Un recupero collettivo di memoria
Grazie ai social media, diverse persone hanno riconosciuto membri della propria famiglia nelle foto esposte al Cairo, e si sono messe in contatto con Djeghalian per condividere le vicende e i ricordi custoditi dietro a quegli scatti.
«Questo aspetto è stato uno dei “tesori” cui la mostra mi ha dato accesso», riconosce il curatore. «Proprio oggi ho ricevuto un messaggio via Instagram da una designer palestinese in Egitto la cui madre, vedendo quelle foto, ha ricordato la propria infanzia a Gaza. Per me, questa è una parte importante del progetto: raccogliere testimonianze di gazawi – ancora in città o nella diaspora – e parlare di mio nonno e della realtà di allora. Sto cercando di ricostruire un ritratto di nonno Kegham attraverso questi resoconti verbali e ho davvero imparato tanto su di lui dagli aneddoti delle persone… Sono venuto a conoscenza di cose che neppure i suoi figli sapevano. È quasi come se Kegham senior diventasse un palinsesto attraverso il quale possiamo leggere Gaza e la sua ricca ma travagliata storia».
Il lavoro continua
L’esposizione al Cairo ha costituito quindi solo il primo stadio di un progetto più ampio, anche perché l’archivio finora digitalizzato rappresenta solo circa un decimo del patrimonio dello studio Photo Kegham.
In programma ci sono: l’ampliamento e la riproposizione della mostra in altri Paesi del mondo insieme alla pubblicazione di un catalogo; la raccolta di testimonianze e interviste con persone fotografate per dare vita a una sorta di “mappa” della diaspora palestinese da Gaza. Oltre, naturalmente, alla ricerca di un modo per raggiungere l’archivio più grande rimasto a Gaza, al fine di conservarlo e digitalizzarlo.

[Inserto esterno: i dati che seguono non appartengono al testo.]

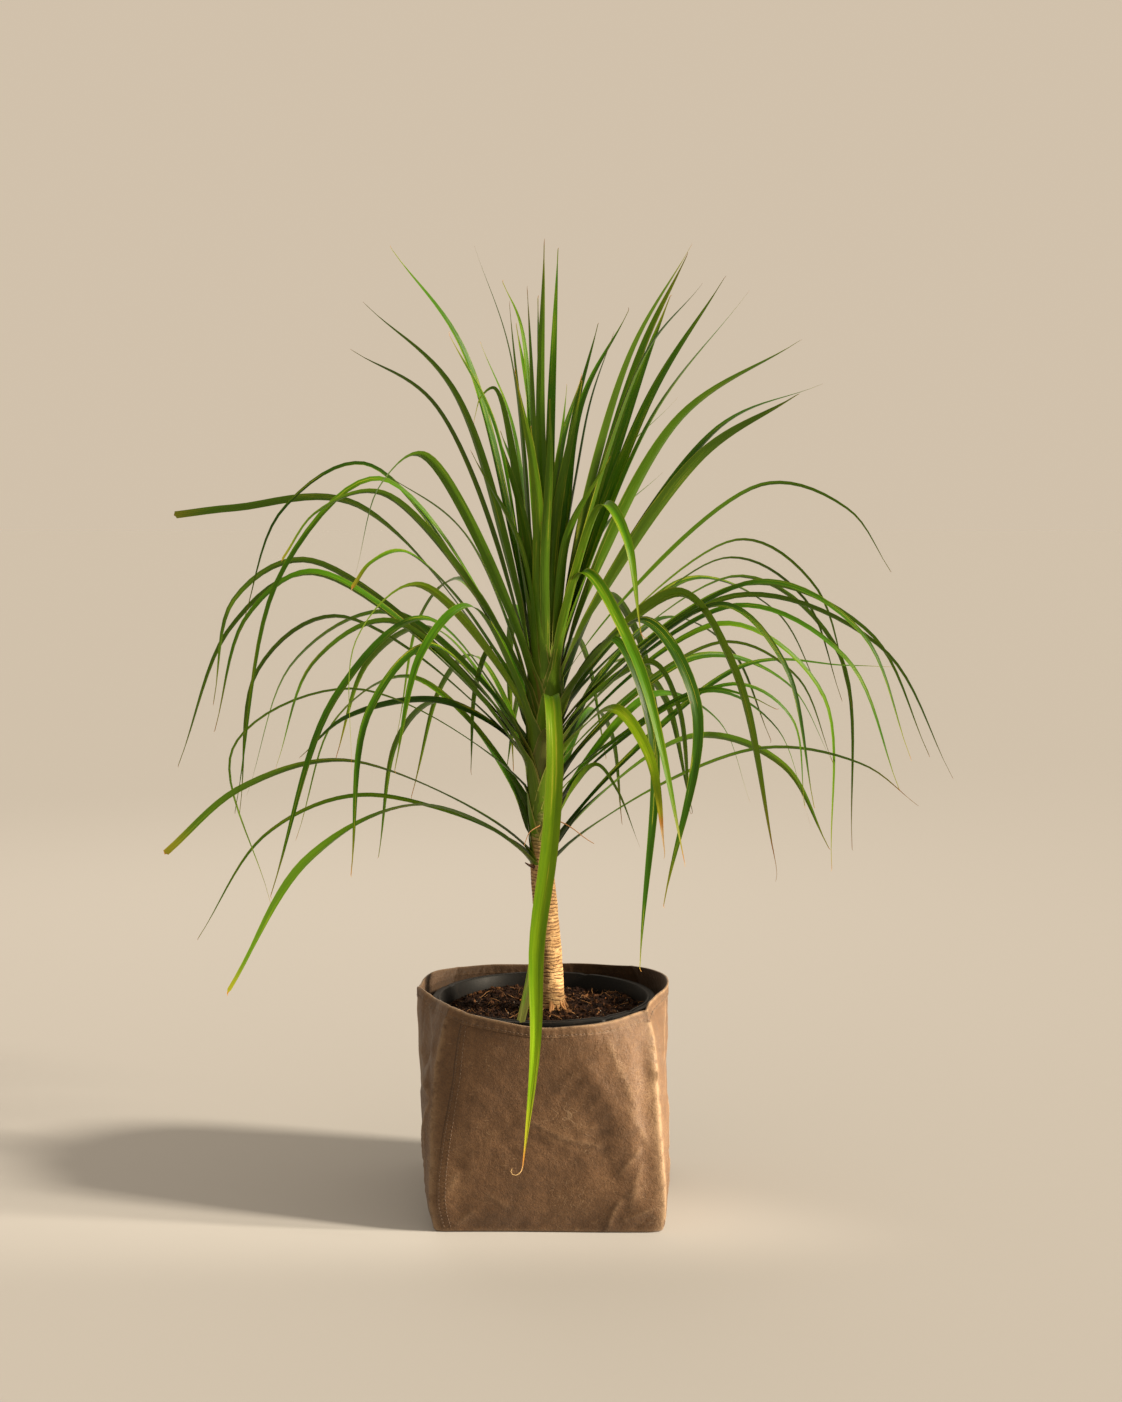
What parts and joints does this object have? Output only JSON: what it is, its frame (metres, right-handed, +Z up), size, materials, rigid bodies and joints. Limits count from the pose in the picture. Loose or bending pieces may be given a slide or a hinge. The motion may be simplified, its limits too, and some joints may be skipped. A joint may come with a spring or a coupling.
{
  "type": "potted dragon tree",
  "caption": "Potted dragon tree: a slim cane with a head of long arching strap leaves, in a nursery pot inside a brown cloth bag.",
  "frame": {"origin": "middle of the bag's flat base, on the surface that it stands on", "axes": "+Z up along the plant's height, +X to the right and +Y away from the viewer of its front"},
  "size_m": [0.7853, 0.6155, 0.9605],
  "materials": {
    "waxed_cloth": "brown waxed cloth, fine weave, scuffed and creased",
    "black_pot": "black satin moulded plastic",
    "potting_soil": "dark crumbly soil with bark and fibres; wood, of a like density, stands in for it",
    "cane_bark": "tan cane with close leaf-scar rings",
    "leaf_blade": "satin green strap leaf with fine long veins; wood stands in for living leaf"
  },
  "bodies": {
    "root": {"cloth_bag": "waxed_cloth", "nursery_pot": "black_pot", "soil": "potting_soil", "trunk": "cane_bark", "leaf_crown": "leaf_blade"}
  },
  "joints": []
}
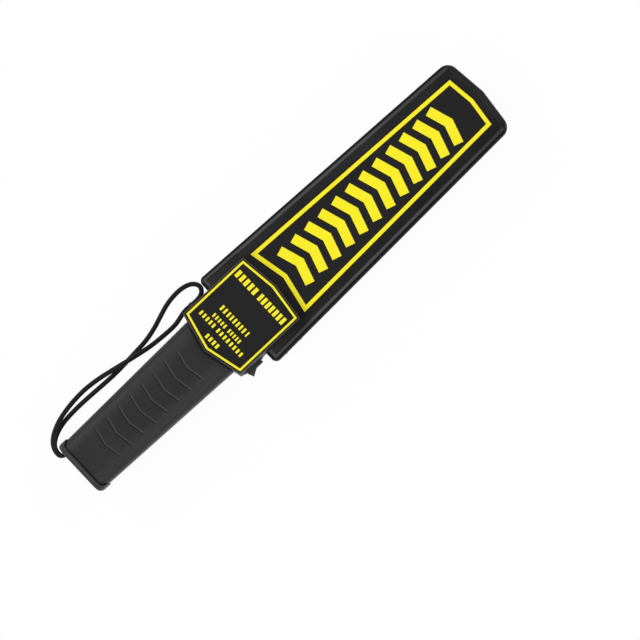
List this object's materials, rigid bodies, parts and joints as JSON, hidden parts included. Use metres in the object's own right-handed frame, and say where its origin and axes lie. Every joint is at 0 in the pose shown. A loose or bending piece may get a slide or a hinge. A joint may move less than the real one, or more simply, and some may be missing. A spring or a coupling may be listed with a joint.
{
  "type": "security metal detector wand",
  "caption": "Hand-held metal detector wand with a long flat search paddle, thick neck, stepped grip, side rocker switch and a looped wrist cord.",
  "frame": {"origin": "mid length and mid width of the wand, on the flat back of the neck that it lies on", "axes": "+X from the grip's end cap to the paddle's tip, +Y to the side of the wrist cord and the slide switch, +Z out of the front face"},
  "size_m": [0.4159, 0.0923, 0.045],
  "materials": {
    "housing": "fine moulded texture, charcoal",
    "cap": "fine moulded texture, charcoal",
    "label": "printed sheet, satin, with a bright yellow frame",
    "cord": "braided cord, black",
    "switch": "smooth black",
    "red_lens": "clear tinted",
    "green_lens": "clear tinted",
    "tinned_metal": "tinned",
    "brass_parts": "drawn",
    "screw_steel": "zinc plated",
    "board": "solder mask",
    "black_component": "moulded",
    "blue_component": "moulded",
    "battery_can": "plain sleeve",
    "foam": "open foam",
    "motor_can": "drawn can",
    "wire": "wire sleeve",
    "former": "natural",
    "winding": "enamelled copper wire"
  },
  "bodies": {
    "case": {"front_shell": "housing", "back_shell": "housing", "front_paddle_label": "label", "back_paddle_label": "label", "front_neck_label": "label", "back_neck_label": "label", "rocker_frame": "switch", "rocker_terminals": "brass_parts", "slide_switch_body": "tinned_metal", "earphone_jack": "black_component", "alarm_lamp": "red_lens", "power_lamp": "green_lens", "lamp_legs": "tinned_metal", "circuit_board": "board", "board_screws": "screw_steel", "control_chip": "black_component", "capacitors": "black_component", "sensitivity_trimmer": "blue_component", "buzzer": "black_component", "battery": "battery_can", "battery_snap": "black_component", "battery_leads": "wire", "vibration_motor": "motor_can", "motor_leads": "wire", "rocker_leads": "wire", "coil_former": "former", "search_coil": "winding", "coil_leads": "wire", "case_screws": "screw_steel"},
    "cap": {"end_cap": "cap", "wrist_cord": "cord", "cord_knot": "cord", "foam_pad": "foam"},
    "rocker": {"rocker_cap": "switch"},
    "mode_knob": {"slide_switch_knob": "switch"},
    "vibrator": {"motor_shaft": "screw_steel", "motor_weight": "brass_parts"}
  },
  "joints": [
    {"name": "end_cap_pull", "type": "slide", "parent": "case", "child": "cap", "axis": [-1, 0, 0], "range_m": [0, 0.025]},
    {"name": "power_rocker", "type": "hinge", "parent": "case", "child": "rocker", "pos_m": [-0.0584, -0.0324, 0.0225], "axis": [0, 0, -1], "range_deg": [0, 30]},
    {"name": "mode_slide", "type": "slide", "parent": "case", "child": "mode_knob", "axis": [1, 0, 0], "range_m": [0, 0.002]},
    {"name": "vibrator_spin", "type": "hinge", "parent": "case", "child": "vibrator", "pos_m": [-0.1, 0, 0.0145], "axis": [1, 0, 0], "continuous": true}
  ]
}
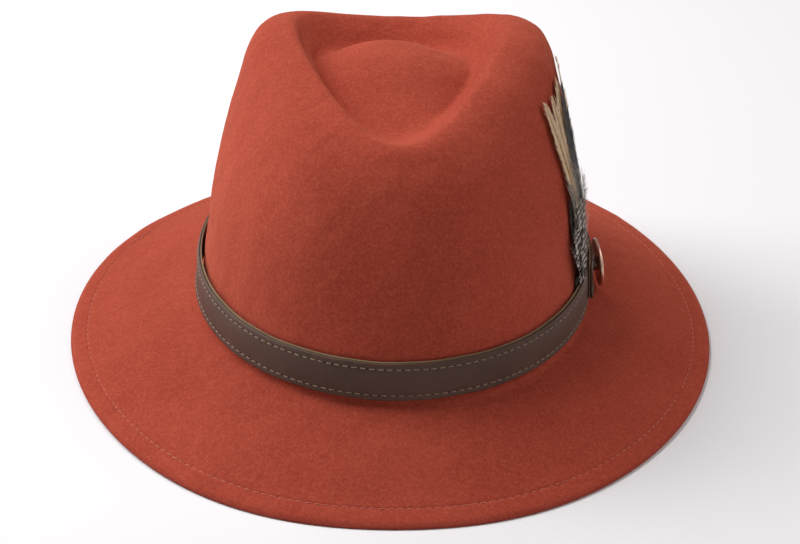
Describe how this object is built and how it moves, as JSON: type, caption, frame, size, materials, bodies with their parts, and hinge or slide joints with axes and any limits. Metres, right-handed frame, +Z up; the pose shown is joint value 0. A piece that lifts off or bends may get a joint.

«Ci vorranno anni di studio e ricerca – conclude Djeghalian – ma ho intenzione anche di lavorare a un libro, una retrospettiva, che raccolga una visione completa dell’eredità di Kegham Djeghalian. Con i recenti terribili eventi, la guerra e il sistematico tentativo di distruggere le terre e l’identità palestinese, la storia di Gaza e la storia di Kegham devono vedere la luce ed essere condivise con il mondo. Ora più che mai. Temo che a Gaza, mentre la città e le vite vanno in pezzi, vadano in pezzi anche la memoria e la storia di questo lembo di terra. Pertanto, faccio appello a istituzioni, piattaforme, università, gallerie e soggetti singoli a collaborare con me, per aiutarmi a realizzare questo lavoro e narrare la vera storia di Gaza e la storia di Kegham».